[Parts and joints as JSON]
________________________________________

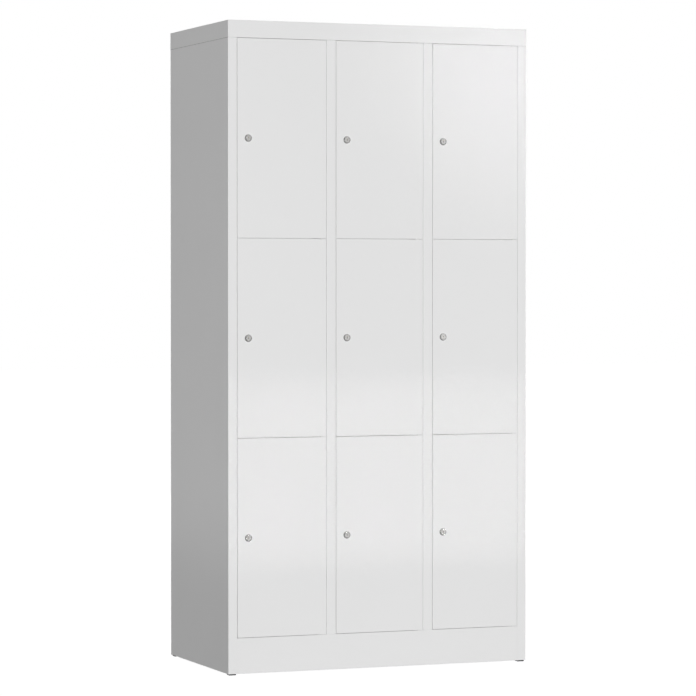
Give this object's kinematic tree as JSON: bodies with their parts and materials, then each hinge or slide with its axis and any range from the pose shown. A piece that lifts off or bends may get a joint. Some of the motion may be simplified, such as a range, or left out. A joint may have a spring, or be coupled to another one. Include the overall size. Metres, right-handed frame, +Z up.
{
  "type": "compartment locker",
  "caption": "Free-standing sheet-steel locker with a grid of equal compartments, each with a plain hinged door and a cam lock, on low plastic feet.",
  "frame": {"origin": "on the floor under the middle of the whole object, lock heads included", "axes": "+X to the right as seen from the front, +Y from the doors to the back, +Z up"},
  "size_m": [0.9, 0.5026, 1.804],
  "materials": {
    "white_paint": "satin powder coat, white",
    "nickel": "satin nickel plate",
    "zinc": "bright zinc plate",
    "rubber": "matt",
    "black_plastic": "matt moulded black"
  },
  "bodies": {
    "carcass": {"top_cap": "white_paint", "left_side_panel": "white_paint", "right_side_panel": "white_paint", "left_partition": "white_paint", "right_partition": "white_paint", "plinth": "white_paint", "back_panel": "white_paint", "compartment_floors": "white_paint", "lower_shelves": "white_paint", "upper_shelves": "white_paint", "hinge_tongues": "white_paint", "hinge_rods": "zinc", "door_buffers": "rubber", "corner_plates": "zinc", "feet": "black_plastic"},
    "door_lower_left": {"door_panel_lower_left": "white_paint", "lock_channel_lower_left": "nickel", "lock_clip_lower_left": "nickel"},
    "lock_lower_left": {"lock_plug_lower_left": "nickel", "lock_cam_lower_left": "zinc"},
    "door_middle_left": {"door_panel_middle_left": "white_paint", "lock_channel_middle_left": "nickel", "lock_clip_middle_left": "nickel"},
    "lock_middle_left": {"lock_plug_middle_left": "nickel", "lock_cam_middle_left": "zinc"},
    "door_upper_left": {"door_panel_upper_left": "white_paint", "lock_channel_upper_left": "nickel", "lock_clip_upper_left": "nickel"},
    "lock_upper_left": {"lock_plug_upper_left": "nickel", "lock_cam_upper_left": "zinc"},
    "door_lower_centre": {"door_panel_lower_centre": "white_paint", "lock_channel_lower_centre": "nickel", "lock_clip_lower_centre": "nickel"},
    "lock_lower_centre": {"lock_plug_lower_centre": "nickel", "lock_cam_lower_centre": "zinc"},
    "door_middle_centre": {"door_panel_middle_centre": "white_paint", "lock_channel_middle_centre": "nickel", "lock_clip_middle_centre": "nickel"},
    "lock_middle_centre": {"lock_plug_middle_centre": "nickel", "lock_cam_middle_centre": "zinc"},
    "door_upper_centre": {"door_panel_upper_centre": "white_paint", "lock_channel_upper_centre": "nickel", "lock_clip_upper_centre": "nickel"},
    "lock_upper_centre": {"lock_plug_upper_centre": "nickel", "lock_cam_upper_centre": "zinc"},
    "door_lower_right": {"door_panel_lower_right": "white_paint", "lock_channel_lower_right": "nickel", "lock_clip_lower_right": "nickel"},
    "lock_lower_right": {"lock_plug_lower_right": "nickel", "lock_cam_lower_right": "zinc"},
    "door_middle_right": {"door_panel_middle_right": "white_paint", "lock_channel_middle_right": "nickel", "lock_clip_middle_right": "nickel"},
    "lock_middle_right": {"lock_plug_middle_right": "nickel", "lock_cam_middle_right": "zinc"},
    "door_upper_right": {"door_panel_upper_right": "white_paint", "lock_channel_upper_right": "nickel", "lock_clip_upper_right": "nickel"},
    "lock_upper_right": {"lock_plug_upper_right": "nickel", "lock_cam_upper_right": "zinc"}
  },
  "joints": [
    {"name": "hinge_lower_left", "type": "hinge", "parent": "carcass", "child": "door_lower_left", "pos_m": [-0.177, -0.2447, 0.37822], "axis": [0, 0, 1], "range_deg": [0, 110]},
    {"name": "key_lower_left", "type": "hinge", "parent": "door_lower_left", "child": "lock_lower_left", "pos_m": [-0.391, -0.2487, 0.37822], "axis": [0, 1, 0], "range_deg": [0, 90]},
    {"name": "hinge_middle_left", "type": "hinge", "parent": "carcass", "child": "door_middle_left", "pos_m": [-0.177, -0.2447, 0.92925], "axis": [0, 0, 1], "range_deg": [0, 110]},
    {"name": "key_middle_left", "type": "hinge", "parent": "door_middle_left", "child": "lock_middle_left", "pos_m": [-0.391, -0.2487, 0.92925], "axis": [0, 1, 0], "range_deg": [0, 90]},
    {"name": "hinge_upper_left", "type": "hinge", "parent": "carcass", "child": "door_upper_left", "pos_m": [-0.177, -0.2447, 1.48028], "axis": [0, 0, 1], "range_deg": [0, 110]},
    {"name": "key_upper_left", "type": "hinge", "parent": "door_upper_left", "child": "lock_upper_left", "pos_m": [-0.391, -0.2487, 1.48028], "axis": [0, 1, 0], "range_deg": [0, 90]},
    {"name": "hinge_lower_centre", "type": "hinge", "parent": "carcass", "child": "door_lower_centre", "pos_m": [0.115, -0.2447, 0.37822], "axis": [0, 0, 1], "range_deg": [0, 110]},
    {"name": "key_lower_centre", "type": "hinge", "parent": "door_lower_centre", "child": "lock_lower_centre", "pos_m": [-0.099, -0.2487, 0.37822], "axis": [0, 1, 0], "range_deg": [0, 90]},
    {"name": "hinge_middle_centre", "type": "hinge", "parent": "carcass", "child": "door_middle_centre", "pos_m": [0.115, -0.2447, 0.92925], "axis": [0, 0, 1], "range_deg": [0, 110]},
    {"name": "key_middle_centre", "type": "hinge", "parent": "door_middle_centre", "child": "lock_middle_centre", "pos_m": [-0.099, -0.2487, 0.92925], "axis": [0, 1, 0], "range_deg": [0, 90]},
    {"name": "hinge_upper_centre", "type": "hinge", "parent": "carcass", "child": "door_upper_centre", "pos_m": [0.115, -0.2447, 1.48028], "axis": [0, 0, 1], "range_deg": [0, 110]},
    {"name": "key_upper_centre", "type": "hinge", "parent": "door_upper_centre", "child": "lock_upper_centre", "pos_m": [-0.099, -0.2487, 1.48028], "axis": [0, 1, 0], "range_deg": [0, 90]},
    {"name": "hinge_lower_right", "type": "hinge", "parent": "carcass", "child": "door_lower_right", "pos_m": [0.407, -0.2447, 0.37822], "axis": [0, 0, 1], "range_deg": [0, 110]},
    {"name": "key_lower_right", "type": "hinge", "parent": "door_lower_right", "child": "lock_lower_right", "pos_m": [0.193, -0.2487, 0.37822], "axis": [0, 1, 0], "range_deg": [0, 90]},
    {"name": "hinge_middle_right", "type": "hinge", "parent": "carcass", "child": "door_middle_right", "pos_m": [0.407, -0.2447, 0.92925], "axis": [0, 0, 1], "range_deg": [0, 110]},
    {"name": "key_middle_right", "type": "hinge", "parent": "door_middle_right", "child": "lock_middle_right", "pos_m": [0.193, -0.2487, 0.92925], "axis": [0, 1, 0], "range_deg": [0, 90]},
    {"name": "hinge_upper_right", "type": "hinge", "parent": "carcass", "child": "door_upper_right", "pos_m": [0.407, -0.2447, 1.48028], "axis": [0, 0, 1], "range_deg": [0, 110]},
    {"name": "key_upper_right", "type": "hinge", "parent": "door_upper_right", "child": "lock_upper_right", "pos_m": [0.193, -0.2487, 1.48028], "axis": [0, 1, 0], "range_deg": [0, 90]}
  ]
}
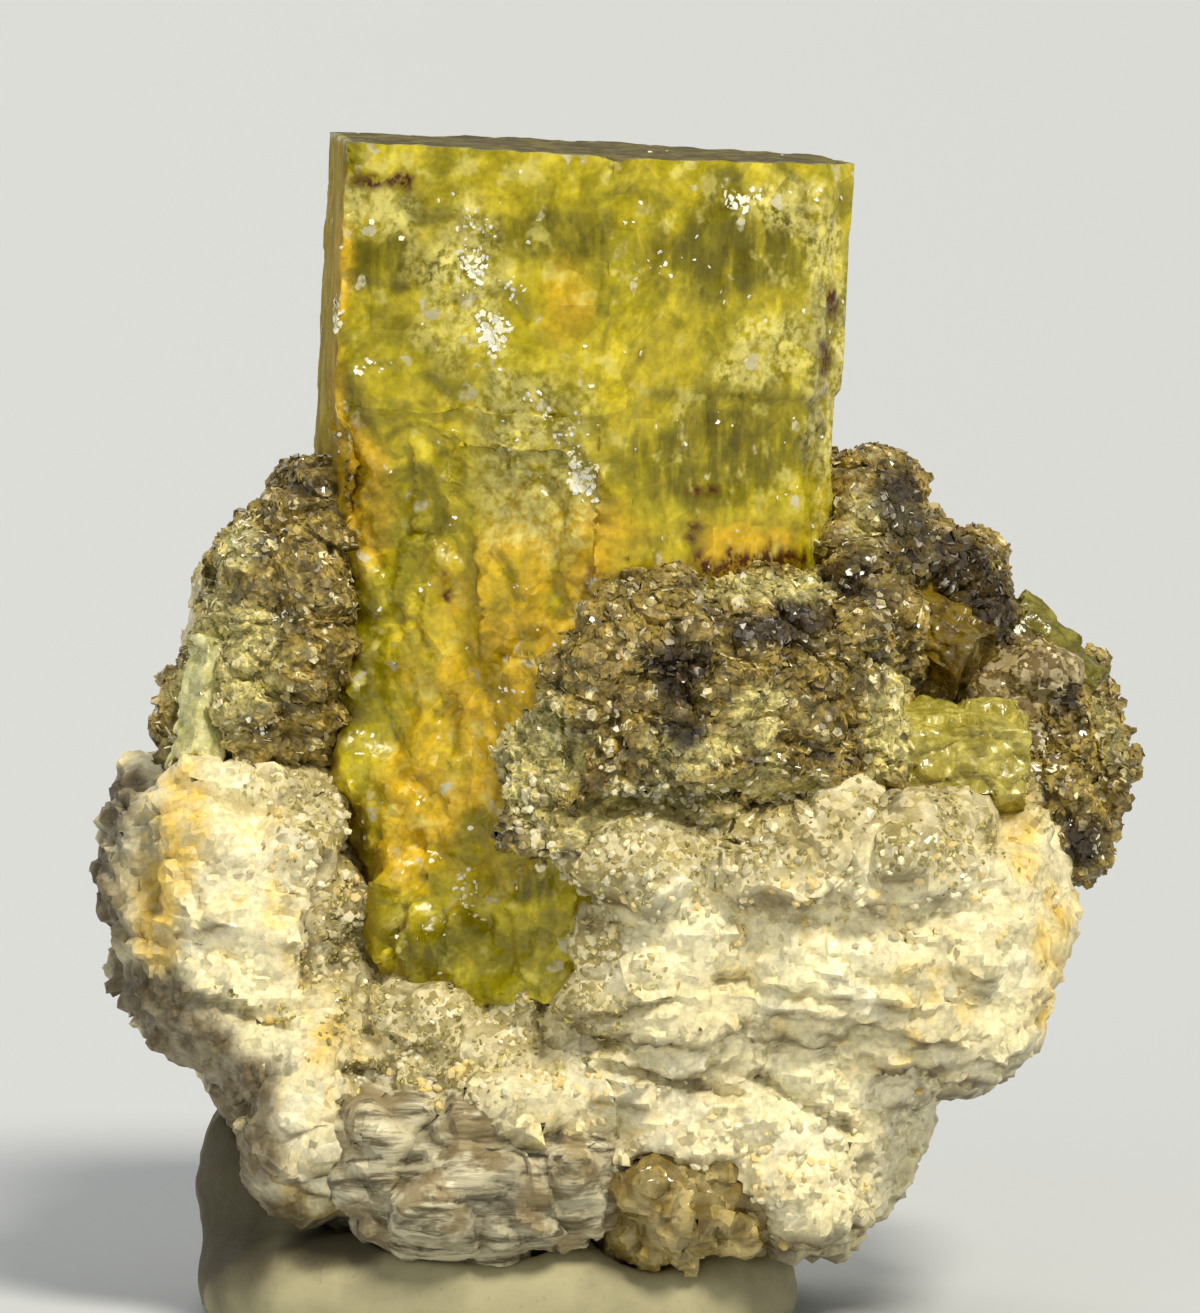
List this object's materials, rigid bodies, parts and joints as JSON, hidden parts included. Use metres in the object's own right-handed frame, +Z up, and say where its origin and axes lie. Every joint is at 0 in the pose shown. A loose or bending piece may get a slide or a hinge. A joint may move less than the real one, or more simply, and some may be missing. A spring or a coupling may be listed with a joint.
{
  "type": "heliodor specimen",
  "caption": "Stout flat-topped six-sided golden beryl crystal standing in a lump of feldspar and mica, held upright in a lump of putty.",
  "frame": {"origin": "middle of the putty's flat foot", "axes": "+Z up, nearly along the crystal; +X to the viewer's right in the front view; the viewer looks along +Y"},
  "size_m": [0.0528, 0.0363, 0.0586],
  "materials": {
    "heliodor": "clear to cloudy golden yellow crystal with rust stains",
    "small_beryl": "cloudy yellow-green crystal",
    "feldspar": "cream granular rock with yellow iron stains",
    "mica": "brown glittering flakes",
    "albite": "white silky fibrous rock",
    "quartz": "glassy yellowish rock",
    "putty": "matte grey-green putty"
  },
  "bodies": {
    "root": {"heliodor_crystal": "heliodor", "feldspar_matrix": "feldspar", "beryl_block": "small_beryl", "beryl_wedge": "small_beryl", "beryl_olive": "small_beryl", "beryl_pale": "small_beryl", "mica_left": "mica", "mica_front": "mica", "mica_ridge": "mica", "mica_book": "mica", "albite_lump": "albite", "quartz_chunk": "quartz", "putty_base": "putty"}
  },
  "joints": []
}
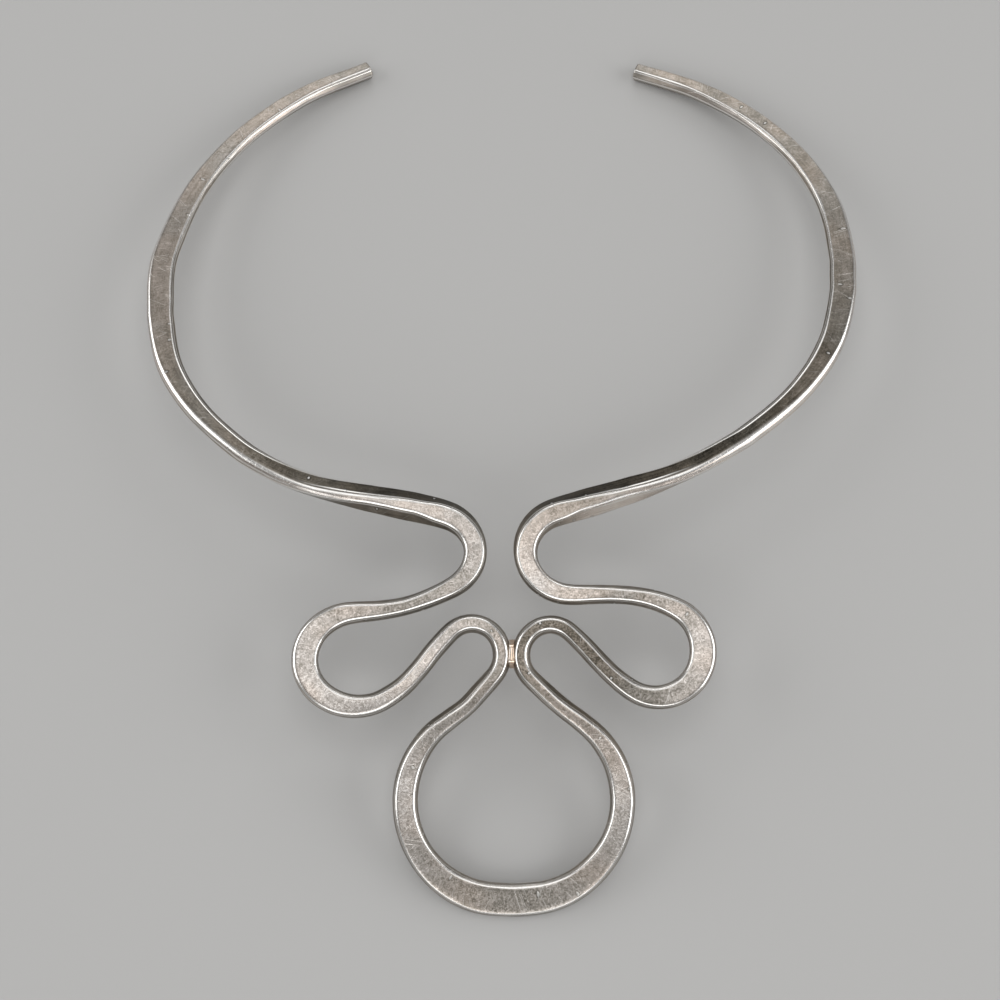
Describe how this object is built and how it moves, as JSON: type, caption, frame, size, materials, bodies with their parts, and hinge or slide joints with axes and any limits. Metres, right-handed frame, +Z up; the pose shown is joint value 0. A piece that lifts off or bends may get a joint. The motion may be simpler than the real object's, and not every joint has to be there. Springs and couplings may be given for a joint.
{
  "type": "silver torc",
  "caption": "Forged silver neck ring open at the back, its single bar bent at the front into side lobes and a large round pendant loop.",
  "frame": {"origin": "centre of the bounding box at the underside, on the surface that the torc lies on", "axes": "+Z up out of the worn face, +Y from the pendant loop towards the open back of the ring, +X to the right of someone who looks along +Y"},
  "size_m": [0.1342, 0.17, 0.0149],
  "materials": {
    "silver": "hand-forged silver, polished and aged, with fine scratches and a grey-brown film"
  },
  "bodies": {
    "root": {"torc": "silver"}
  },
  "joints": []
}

________________________________________

DIRECTIONS FOR THIS TASK – Pull out every line containing "shown".

ANSWER FOR THIS EXERCISE –
Give this object's kinematic tree as JSON: bodies with their parts and materials, then each hinge or slide with its axis and any range from the pose shown. A piece that lifts off or bends may get a joint. Some of the motion may be simplified, such as a range, or left out. A joint may have a spring, or be coupled to another one. Include the overall size. Metres, right-handed frame, +Z up.
List this object's materials, rigid bodies, parts and joints as JSON, hidden parts included. Use metres in the object's own right-handed frame, +Z up, and say where its origin and axes lie. Every joint is at 0 in the pose shown. A loose or bending piece may get a slide or a hinge. A joint may move less than the real one, or more simply, and some may be missing. A spring or a coupling may be listed with a joint.
Describe how this object is built and how it moves, as JSON: type, caption, frame, size, materials, bodies with their parts, and hinge or slide joints with axes and any limits. Metres, right-handed frame, +Z up; the pose shown is joint value 0. A piece that lifts off or bends may get a joint. The motion may be simpler than the real object's, and not every joint has to be there. Springs and couplings may be given for a joint.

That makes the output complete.